Gretchen Carlson, possibly the most famous person subject to an NDA, is one of these people. Her story is so well-known that it has even been immortalized on film, in 2019's Bombshell. Yet she is still forced to maintain her silence. She cannot tell her side of the story even when Hollywood can. She was cajoled into her current position after facing harassment in her workplace. She didn't have the power then to do more than accept her fate. And now, she doesn't have the power to tell her story.
She was, and still is being, silenced.
After her experiences, Carlson was moved to fight for all women to have the power over their truths. In a recent op-ed for the New York Times she declared: "I want my voice back. I want it back for me, and for all those silenced by forced arbitration and NDAs."
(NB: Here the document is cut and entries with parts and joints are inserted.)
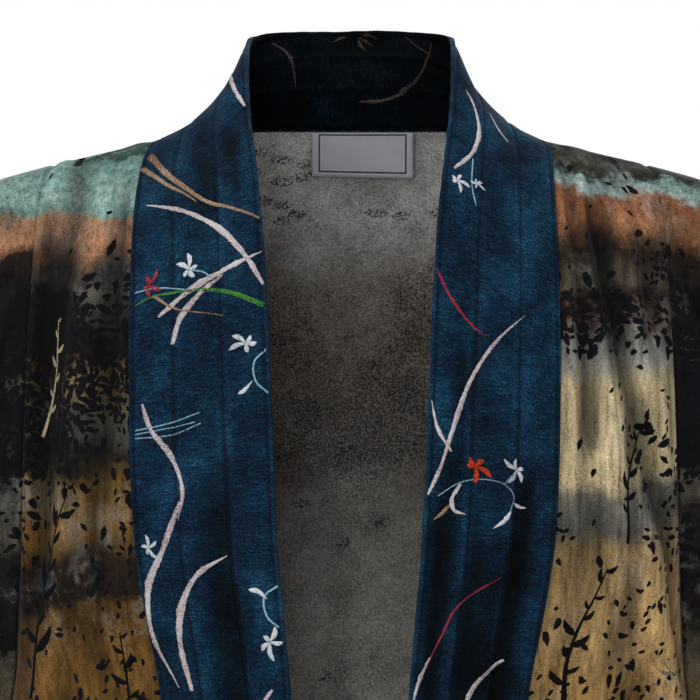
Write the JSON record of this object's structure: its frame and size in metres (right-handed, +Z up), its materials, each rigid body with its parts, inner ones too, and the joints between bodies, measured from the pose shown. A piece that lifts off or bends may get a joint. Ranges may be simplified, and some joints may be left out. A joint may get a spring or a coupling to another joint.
{
  "type": "kimono dress",
  "caption": "Long velvet kimono dress worn open in front, with a wide stitched neck band, deep wide sleeves and an empty, hollow body.",
  "frame": {"origin": "midway between the shoulders, in the plane of the shoulder ridges and at their height, where the wearer carries the dress", "axes": "+Z up, -Y to the front, +X to the wearer's left"},
  "size_m": [1.0118, 0.2759, 1.3453],
  "materials": {
    "print_velvet": "printed velvet in bands of aqua, rust, brown and gold, soft pile with a sheen, dull grey wrong side",
    "band_velvet": "petrol blue velvet with pale twigs, stitched lengthwise in channels",
    "label_cloth": "smooth woven white label, bare but for a thin dark border"
  },
  "bodies": {
    "root": {"back": "print_velvet", "front_left": "print_velvet", "front_right": "print_velvet", "sleeve_left": "print_velvet", "sleeve_right": "print_velvet", "neck_band_left": "band_velvet", "neck_band_right": "band_velvet", "label": "label_cloth"}
  },
  "joints": []
}
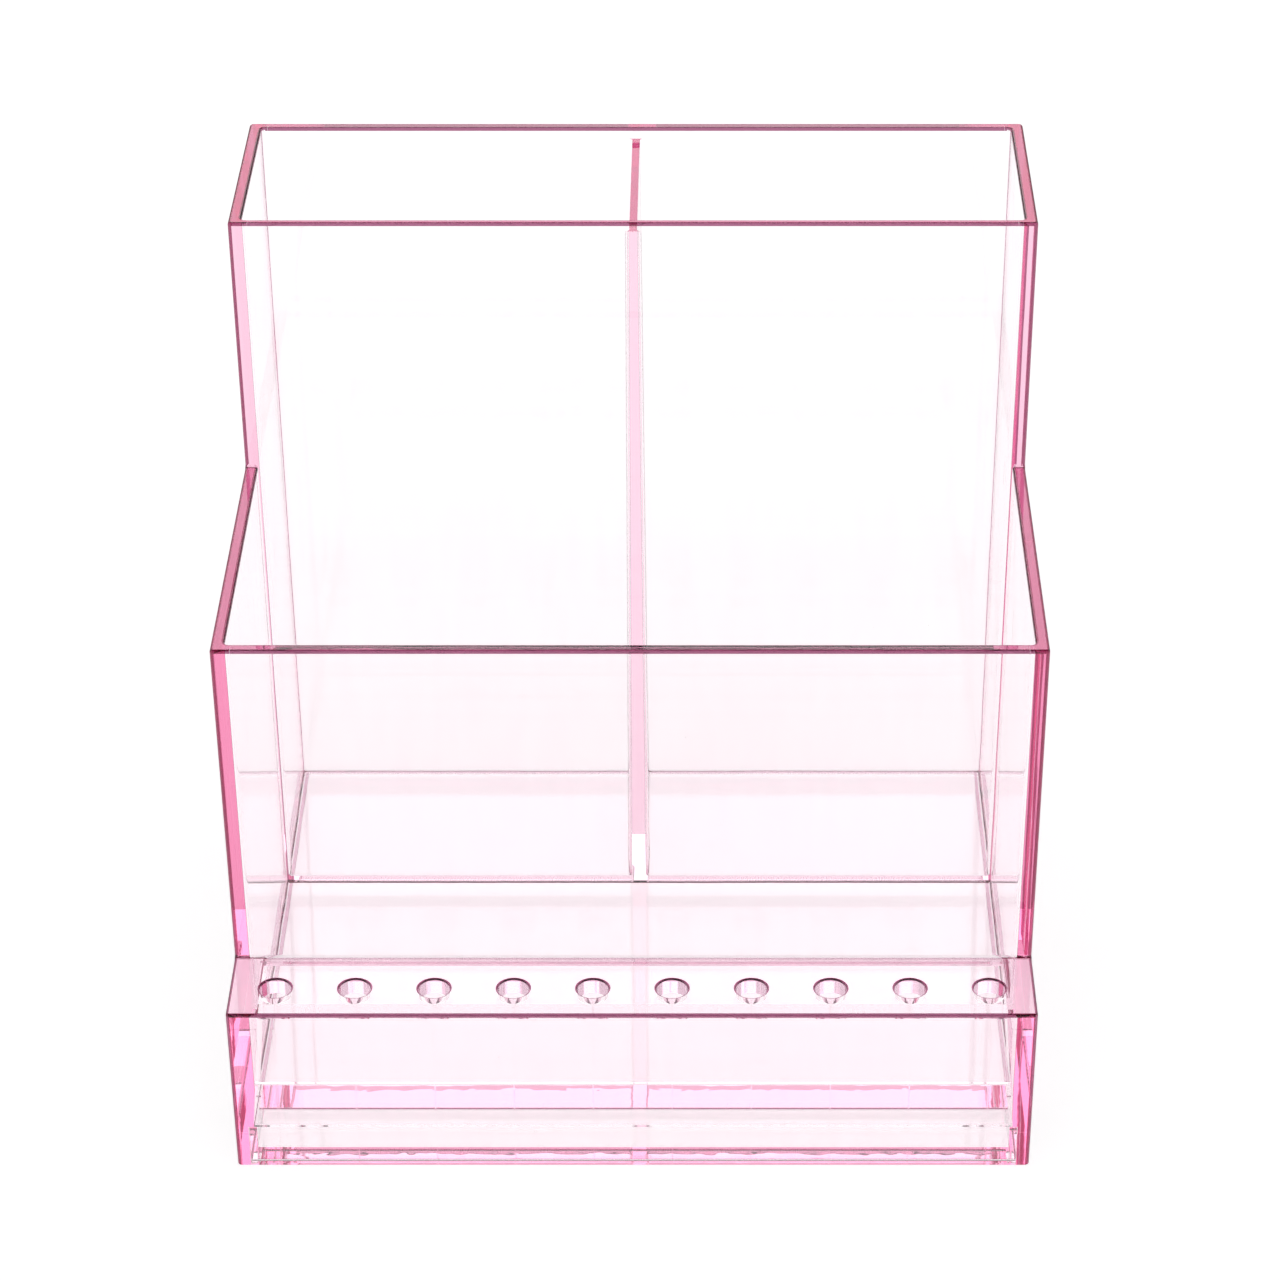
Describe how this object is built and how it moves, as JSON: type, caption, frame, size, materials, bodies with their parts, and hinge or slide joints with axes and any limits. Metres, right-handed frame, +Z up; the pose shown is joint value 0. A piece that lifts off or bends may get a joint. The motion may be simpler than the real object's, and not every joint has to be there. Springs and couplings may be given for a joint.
{
  "type": "nail drill storage box",
  "caption": "Clear pink stepped desk organiser with tall rear compartments, a lower front compartment and a low rack with a row of holes for nail drill bits.",
  "frame": {"origin": "centre of the footprint, on the surface that the box stands on", "axes": "+Z up, -Y towards the user (the bit rack's side), +X to the user's right"},
  "size_m": [0.103, 0.0896, 0.1048],
  "materials": {
    "wall_pink": "clear, polished",
    "floor_pink": "clear, polished",
    "rack_pink": "clear, polished",
    "cover_pink": "clear, polished"
  },
  "bodies": {
    "root": {"back_wall": "wall_pink", "left_side_wall": "wall_pink", "right_side_wall": "wall_pink", "middle_wall": "wall_pink", "divider": "wall_pink", "front_wall": "wall_pink", "floor_panel": "floor_pink", "bit_rack_plate": "rack_pink", "bit_rack_front": "rack_pink", "bit_rack_left_end": "rack_pink", "bit_rack_right_end": "rack_pink", "bit_rack_cover": "cover_pink"}
  },
  "joints": []
}
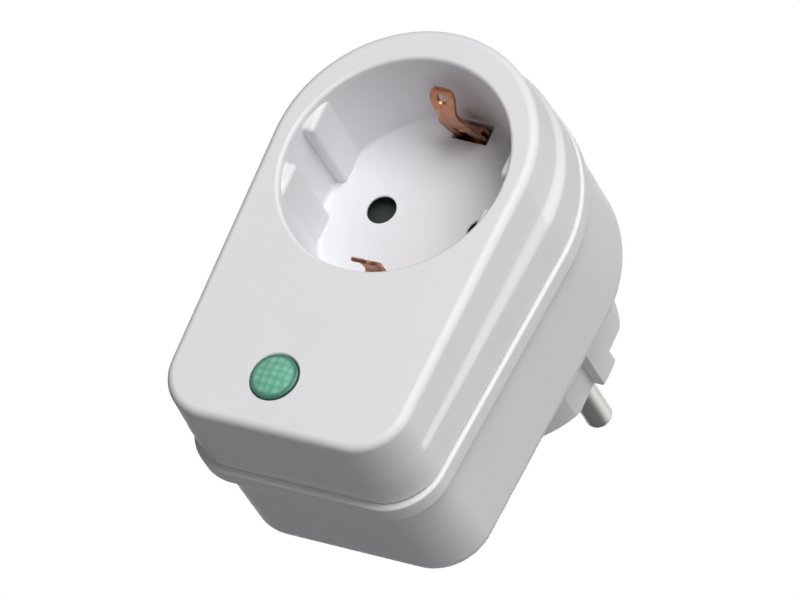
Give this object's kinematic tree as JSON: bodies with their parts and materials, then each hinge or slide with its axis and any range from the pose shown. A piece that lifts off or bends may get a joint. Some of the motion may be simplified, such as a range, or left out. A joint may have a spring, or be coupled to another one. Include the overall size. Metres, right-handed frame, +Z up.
{
  "type": "powerline adapter",
  "caption": "Plug-in mains adapter with an earthed round-pin socket in front, an earthed plug behind and a round green indicator lens below the socket.",
  "frame": {"origin": "centre of the plug's flat end face, between the two pins", "axes": "+Y out of the plug's end face along the pins (into the wall socket), +Z up towards the arched end of the casing, +X to the right seen from the front"},
  "size_m": [0.0532, 0.0814, 0.0802],
  "materials": {
    "casing_plastic": "injection-moulded white ABS, semi-gloss",
    "lens_plastic": "tinted translucent polycarbonate",
    "led_resin": "clear epoxy, tinted green",
    "nickel_plate": "nickel-plated brass, turned",
    "phosphor_bronze": "stamped phosphor bronze, bright",
    "contact_brass": "stamped brass",
    "zinc_steel": "zinc-plated steel",
    "spring_steel": "drawn spring wire",
    "dark_plastic": "moulded dark polyamide",
    "thermoset": "moulded beige thermoset",
    "board_laminate": "glass-epoxy board with green mask",
    "capacitor_case": "potted yellow case",
    "varistor_coat": "dipped blue epoxy",
    "fuse_glass": "glass tube with metal caps",
    "ceramic_white": "white coated body",
    "resistor_coat": "lacquered",
    "brown_sleeve": "extruded PVC",
    "blue_sleeve": "extruded PVC",
    "earth_sleeve": "extruded PVC"
  },
  "bodies": {
    "casing": {"front_shell": "casing_plastic", "socket_cup": "casing_plastic", "rear_shell": "casing_plastic", "indicator_lens": "lens_plastic", "indicator_led": "led_resin", "plug_pin_left": "nickel_plate", "plug_pin_right": "nickel_plate", "plug_earth_strip_upper": "nickel_plate", "plug_earth_strip_lower": "nickel_plate", "socket_contact_left": "contact_brass", "socket_contact_right": "contact_brass", "busbar_left": "contact_brass", "busbar_right": "contact_brass", "earth_rail": "contact_brass", "earth_rivet_upper": "contact_brass", "earth_rivet_lower": "contact_brass", "case_screw_1": "zinc_steel", "case_screw_2": "zinc_steel", "case_screw_3": "zinc_steel", "case_screw_4": "zinc_steel", "carrier_screw_left": "zinc_steel", "carrier_screw_right": "zinc_steel", "cover_screw_left": "zinc_steel", "cover_screw_right": "zinc_steel", "board_screw_left": "zinc_steel", "board_screw_right": "zinc_steel", "holder_screw_upper": "zinc_steel", "holder_screw_lower": "zinc_steel", "shutter_spring": "spring_steel", "contact_carrier": "thermoset", "pin_holder": "thermoset", "shutter_cover": "thermoset", "circuit_board": "board_laminate", "film_capacitor": "capacitor_case", "varistor_1": "varistor_coat", "varistor_2": "varistor_coat", "varistor_3": "varistor_coat", "glass_fuse": "fuse_glass", "thermal_fuse": "ceramic_white", "resistor_1": "resistor_coat", "resistor_2": "resistor_coat", "lead_live": "brown_sleeve", "lead_neutral": "blue_sleeve", "lead_earth": "earth_sleeve"},
    "upper_earth_spring": {"earth_spring_upper": "phosphor_bronze"},
    "lower_earth_spring": {"earth_spring_lower": "phosphor_bronze"},
    "shutter": {"shutter_plate": "dark_plastic"}
  },
  "joints": [
    {"name": "upper_spring_flex", "type": "hinge", "parent": "casing", "child": "upper_earth_spring", "pos_m": [0, -0.0243, 0.0176], "axis": [-1, 0, 0], "range_deg": [0, 4], "stiffness_Nm_per_rad": 0.3, "springref_deg": -0.57},
    {"name": "lower_spring_flex", "type": "hinge", "parent": "casing", "child": "lower_earth_spring", "pos_m": [0, -0.0243, -0.0176], "axis": [1, 0, 0], "range_deg": [0, 4], "stiffness_Nm_per_rad": 0.3, "springref_deg": -0.57},
    {"name": "shutter_turn", "type": "hinge", "parent": "casing", "child": "shutter", "pos_m": [0, -0.0401, 0], "axis": [0, -1, 0], "range_deg": [0, 36], "stiffness_Nm_per_rad": 0.02, "springref_deg": -5.73}
  ]
}
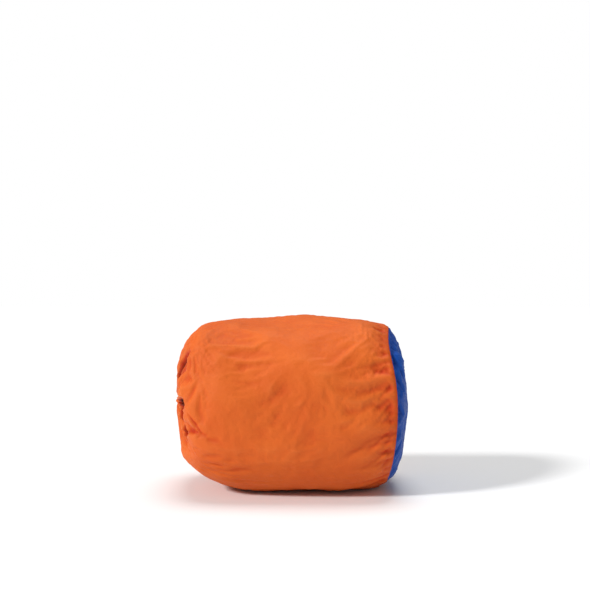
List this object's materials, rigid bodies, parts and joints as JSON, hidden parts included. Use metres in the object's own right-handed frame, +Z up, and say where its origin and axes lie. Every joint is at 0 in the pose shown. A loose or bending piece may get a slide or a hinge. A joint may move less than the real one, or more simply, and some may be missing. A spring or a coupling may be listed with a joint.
{
  "type": "packed emergency sleeping bag in stuff sack",
  "caption": "Short, stuffed nylon sack lying on its side: round panel sewn on one end, the other gathered shut in radial folds, a thin sleeping bag packed inside.",
  "frame": {"origin": "under the middle of the sack, on the surface that it lies on", "axes": "+X along the sack's length towards the round end panel, -Y to the front, +Z up"},
  "size_m": [0.1157, 0.0816, 0.0867],
  "materials": {
    "orange_nylon": "crinkled thin nylon, slight sheen",
    "blue_nylon": "crinkled thin nylon, slight sheen"
  },
  "bodies": {
    "root": {"sack_body": "orange_nylon", "end_panel": "blue_nylon"}
  },
  "joints": []
}
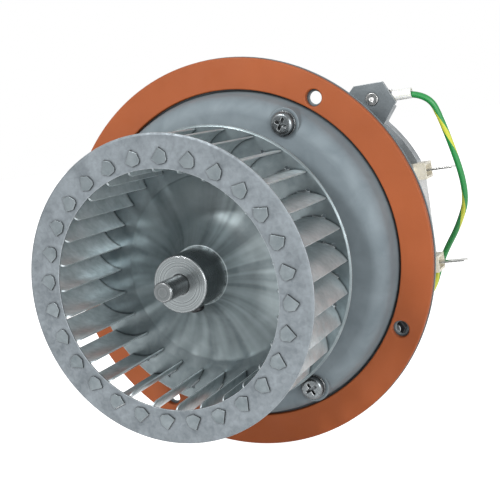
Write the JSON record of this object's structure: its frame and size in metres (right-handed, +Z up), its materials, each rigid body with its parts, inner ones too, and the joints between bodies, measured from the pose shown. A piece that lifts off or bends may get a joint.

Carlson may still be tied to her NDA, but there are those who go a different route. Celeste Headlee, who wrote an op-ed on SWAAY about her experience, chose to break her nondisclosure agreement. Though doing so undoubtedly opened her up to numerous legal ramifications, she knew that she could no longer "sign away [her] right to justice."
Because that is what an NDA is all about, signing away a person's right to justice. Their story is their justice. Their NDA is a lock and key. Headlee may have broken through that lock, but she must face the consequences.
Neither Carlson nor Headlee are any less brave for how they have handled their journeys. They are both actively working to shift the cultural and political norms that led them here, and their work will, with hope and time, lead to real change. But they are just two drops in an ocean of women who are held hostage by their nondisclosure agreements, by men like Michael Bloomberg, and by a society that would rather silence them than let truth and justice be had.